A theoretical framework for sensor placement, structural identification and damage detection in tensegrity structures

Abstract

Tensegrity structures are systems composed of elements in compression and tension in a stable self-equilibrium state that provides stability and stiffness to the structure. Tensegrity finds its root in contemporary art with Kenneth Snelson’s sculptures, yet it quickly evolved into a structural paradigm employed in a wide spectrum of science and engineering applications. Tensegrity structures being lightweight, and capable of combining sensors and actuators with structural elements, they are advantageous for active applications. However, in most active applications, sensor placement is based on engineering judgement and not a systematic approach based on the analysis of tensegrity structures. This paper addresses sensor placement for structural identification and damage detection in tensegrity structures using cellular decomposition.

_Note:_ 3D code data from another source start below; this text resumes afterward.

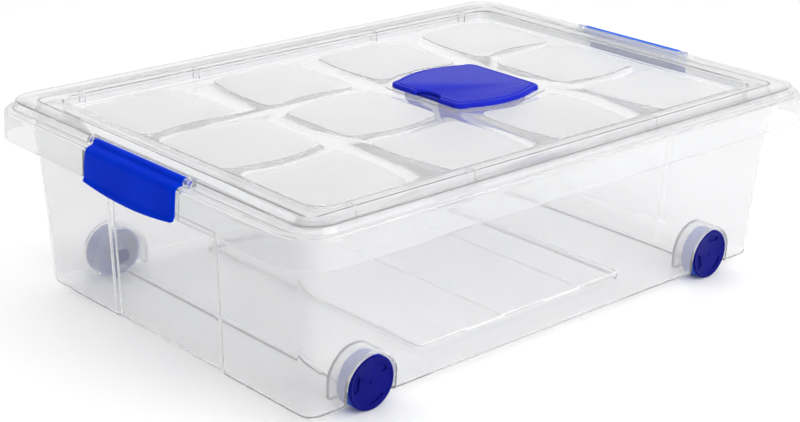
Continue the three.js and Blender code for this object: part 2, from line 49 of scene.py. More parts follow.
ENDS = {"left": -1, "right": 1}
SIDES = {"front": -1, "back": 1}
SIDE_STOPS = (-0.1, 0.1)  # extra points along the long sides, which keep the faces there short
LID_END_STOPS = (-0.05, 0.05)

# ---------------------------------------------------------------- places from the frame

body_low, body_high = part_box("box_body")
cap_low, cap_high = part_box("compartment_cap")
tray_low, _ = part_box("scent_tray")
wheel_low, wheel_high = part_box("wheel_right_front")
latch_low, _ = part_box("latch_right")

RIM_X = body_high[0]
RIM_Y = body_high[1]
RIM_TOP = body_high[2]
FOOT = body_low[2]
WHEEL_X = (wheel_low[0] + wheel_high[0]) / 2
WHEEL_RADIUS = (wheel_high[2] - wheel_low[2]) / 2
WHEEL_WIDTH = wheel_high[1] - wheel_low[1]
WHEEL_FACE_Y = -wheel_low[1]
CAP_X = (cap_low[0] + cap_high[0]) / 2
CAP_HALF_X = (cap_high[0] - cap_low[0]) / 2
CAP_TOP = cap_high[2]
TRAY_BOTTOM = tray_low[2]
LATCH_BOTTOM = latch_low[2]

# ---------------------------------------------------------------- sizes of the box body

WALL = 2 * MM
GAP = 0.3 * MM
FINE = 0.8 * MM
BITE = 1 * MM  # how far joined pieces run into each other, and cutters run past a face
TINY = 0.01 * MM

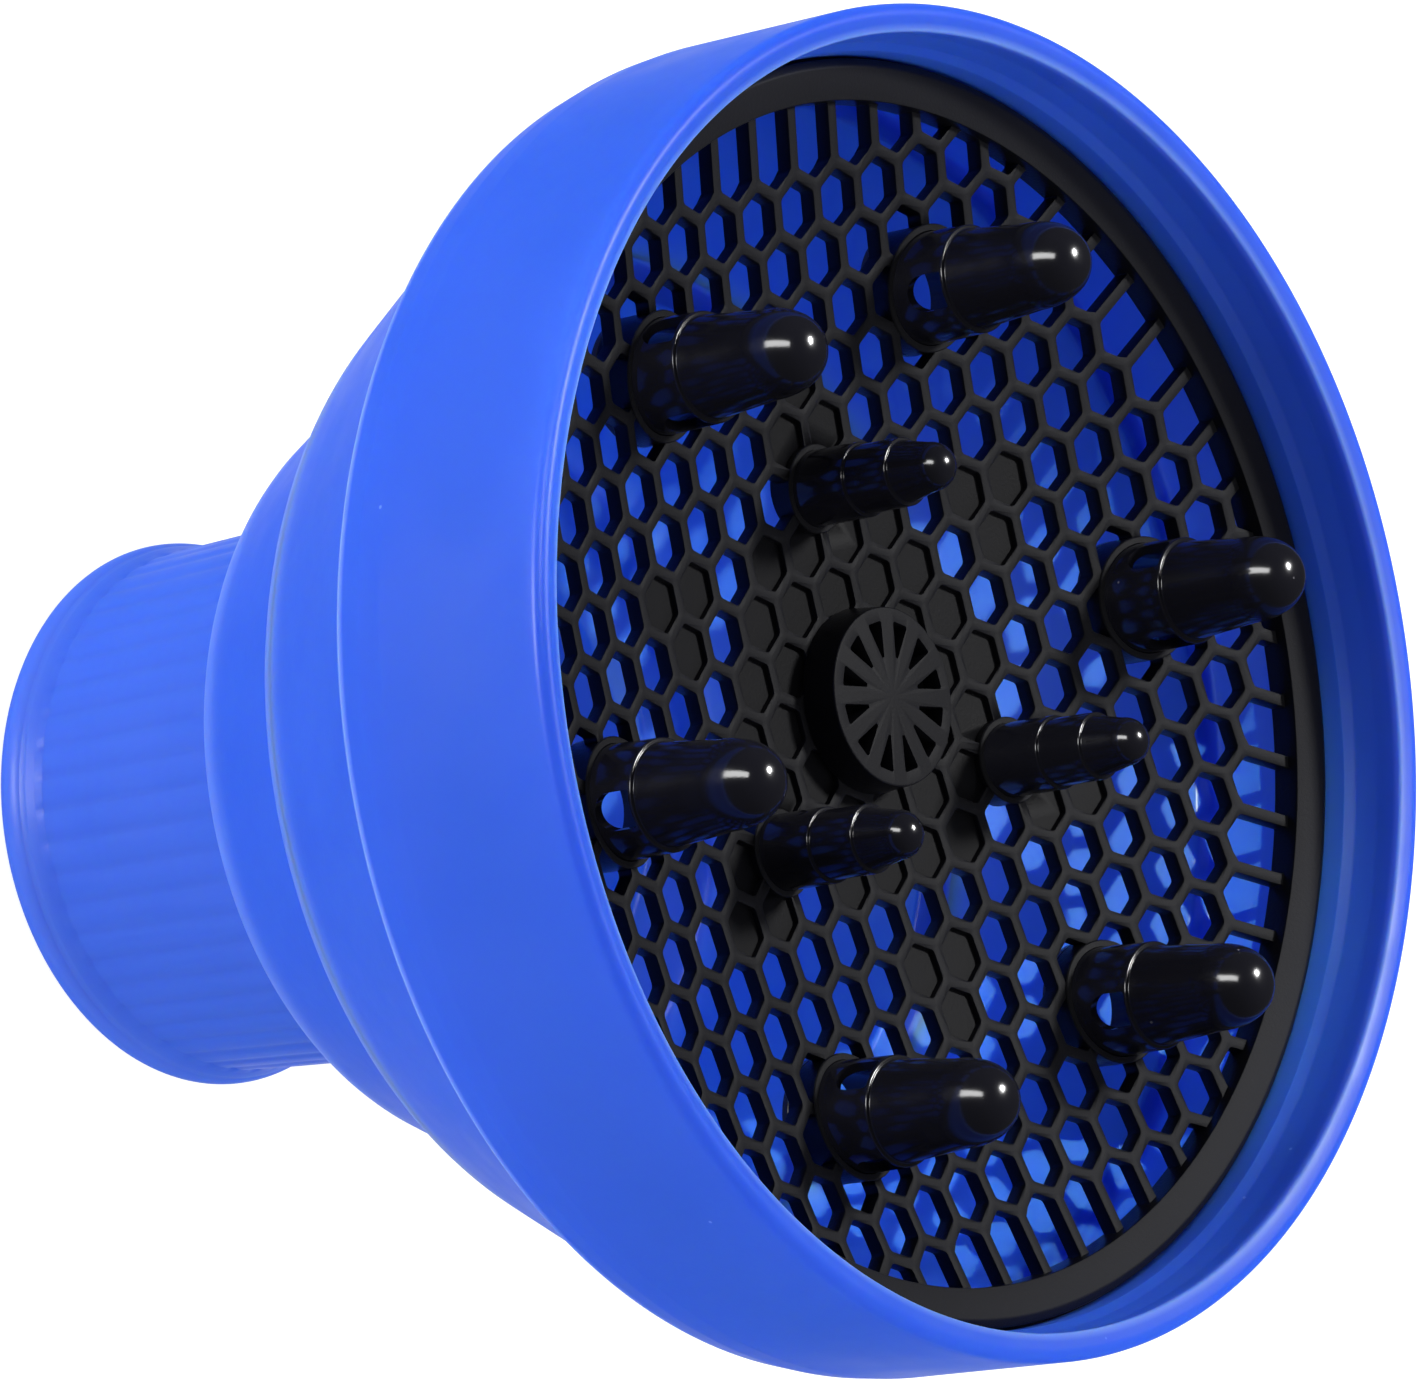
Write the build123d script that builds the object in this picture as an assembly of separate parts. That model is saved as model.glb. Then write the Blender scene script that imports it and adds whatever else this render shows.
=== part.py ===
from build123d import *

import math
import os

# Collapsible hair dryer diffuser, millimetres. +Z runs along the centreline from the dryer to the
# hair, and the origin is the centre of the neck's mouth. The bell is one silicone moulding that
# folds at its creases, so each stretch between two creases is a node of its own.

# Driving dimensions: the silicone bell
RIM_RADIUS = 75.5
RIM_TOP = 127.8
BOWL_WALL = 2.5
FOLD_WALL = 2.0
NECK_BORE_RADIUS = 28.5
NECK_MOUTH_RADIUS = 31.1
NECK_THROAT_RADIUS = 32.6
NECK_TOP = 45.0
CREASE_LEVEL = 69.4
BOWL_FLOOR = 96.2
GRIP_RIB_COUNT = 52

# Driving dimensions: the grille
GRILLE_RADIUS = 70.0
GRILLE_LEVEL = 117.5
DISH_SPHERE_RADIUS = 266.0
DISH_DEPTH = 10.9
PLATE_THICKNESS = 2.0
CELL_PITCH = 7.06
RIB_WIDTH = 1.4
LARGE_FINGER_CIRCLE = 48.5
LARGE_FINGER_REACH = 15.8
SMALL_FINGER_REACH = 9.9

# The bell's corners, each where the outer surface would turn without its rounding
SMALL_FOLD_CORNER = 43.4
SMALL_FOLD_TOP = 54.4
LARGE_FOLD_CORNER = 57.8
LARGE_FOLD_TOP = 72.4
FOLD_ROUNDING = 2.3
BOWL_ROUNDING = 3.4
RIM_ROUNDING = 0.9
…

By decomposing tensegrity structures into the minimum number of constitutive unicellular sub-structures (cells and stable sub-structures resulting from their interaction), the minimum number of sensors required for their self-stress identification can be defined along with a set of edge solutions for sensor placement. Moreover, under the assumptions of a known deformed geometry and loading, it is shown that the resulting sensor configurations can be extended for structural identification as well as damage detection providing a theoretical framework for active and sensory tensegrity structures based on their cellular composition.